It's a tradition. Every Christmas. Baking a yule log. To be precise, baking Julia Child's Buche de Noel. Oui. Tres bien!!
I may have mentioned this before, but I'm a Franco-fanatic. It's French? Oui, je t'aime. I love it. Automatically.
It all started as a little girl. My mother was also a Francophile, studied the French language all through high school and college. When I was little, I'm talking four years old, Mom made me French flash cards. On a deck of blank index cards, she drew simple pictures of every day things like "cat", "dog", "house", "mother", colors, numbers, and so on. Then she printed the English word underneath the drawing. On the back, she printed the French word. I practiced with those cards for hours with her.
She also read me all the Madeline books, the Babar books, and anything else she could find at the library that was in any way French.
That's when my love affair began.
When I got a little older, I began watching The French Chef with her on PBS. Oh, how I loved Julia and her pearls and her jovial self. I loved the way Mom wrote down each recipe, with notes in the margins of her legal pad on tips Julia might have given to do this or that. I loved the way Mom laughed at Julia's little asides. I wanted to be just like Mom and Julia.
During one episode, Julia made her Buche de Noel. Mom and I were swooning. And that's when the tradition began. We made our first yule log when I was about eight-years-old, I think. We made it during the day on Christmas Eve, to eat by the Christmas tree that evening after dinner.
In the early days, I mostly sifted flour, licked bowls, and taste-tested. But as I grew older, I became more and more involved in the process. And every year, we made it together on Christmas Eve. When I came home from college, when I spent the holidays with my folks as an adult...Christmas Eve would find Mom and I in her kitchen, yule-logging. We'd have a bit of egg nog or a glass of champagne as we made meringue mushrooms and chocolate buttercream frosting. We would laugh and chat and sip. Julia would have loved being in the kitchen with us, I think.
When I lost my mom a few years ago, I made my first buche de noel in my own kitchen. It was terribly sad, and I thought I might not be able to do it anymore. But last year, I invited my 12-year-old niece to join me, and began to pass the tradition on to her. We had a wonderful time! And at Thanksgiving this year, she said, "You know, Aunt Tammy, I was in a bakery and saw a yule log the other day. It wasn't nearly as nice as ours!" I loved that.

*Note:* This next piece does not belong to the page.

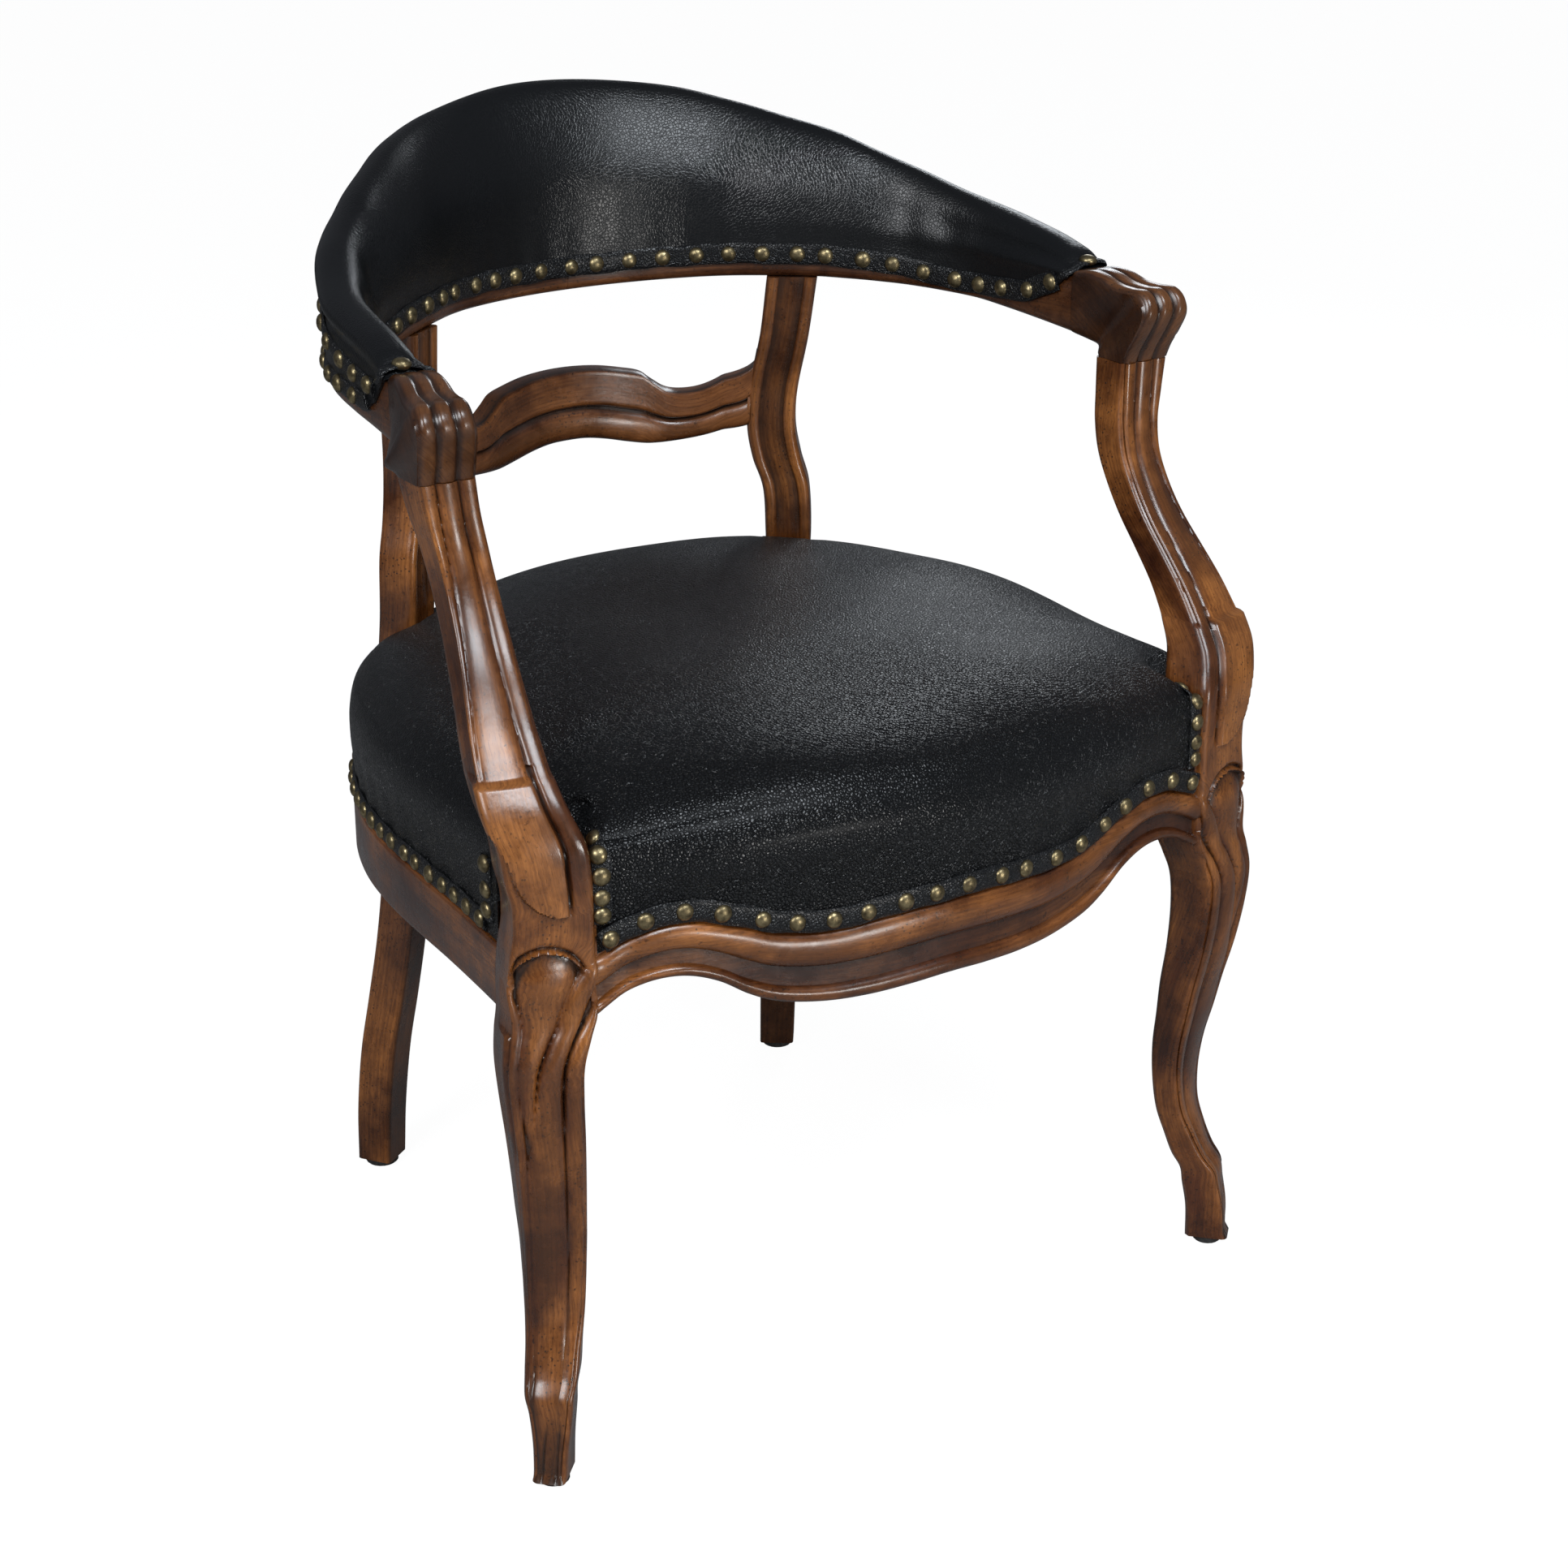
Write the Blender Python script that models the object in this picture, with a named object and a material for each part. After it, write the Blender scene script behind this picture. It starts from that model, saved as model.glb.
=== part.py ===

We enjoyed our annual "A Very Gilley Christmas" gathering over the past weekend, and though scheduling didn't permit my niece to sous-chef for me - or would that be sous-yule-log? - I baked Mom and Julia's buche de noel for my family. When I walked into her house, my sister's eyes lit up and she squealed, "oh the yule log! I'm so happy to see it! I know it's a tradition and that it would be here, but it just makes me happy to see it!" Me, too, Sis.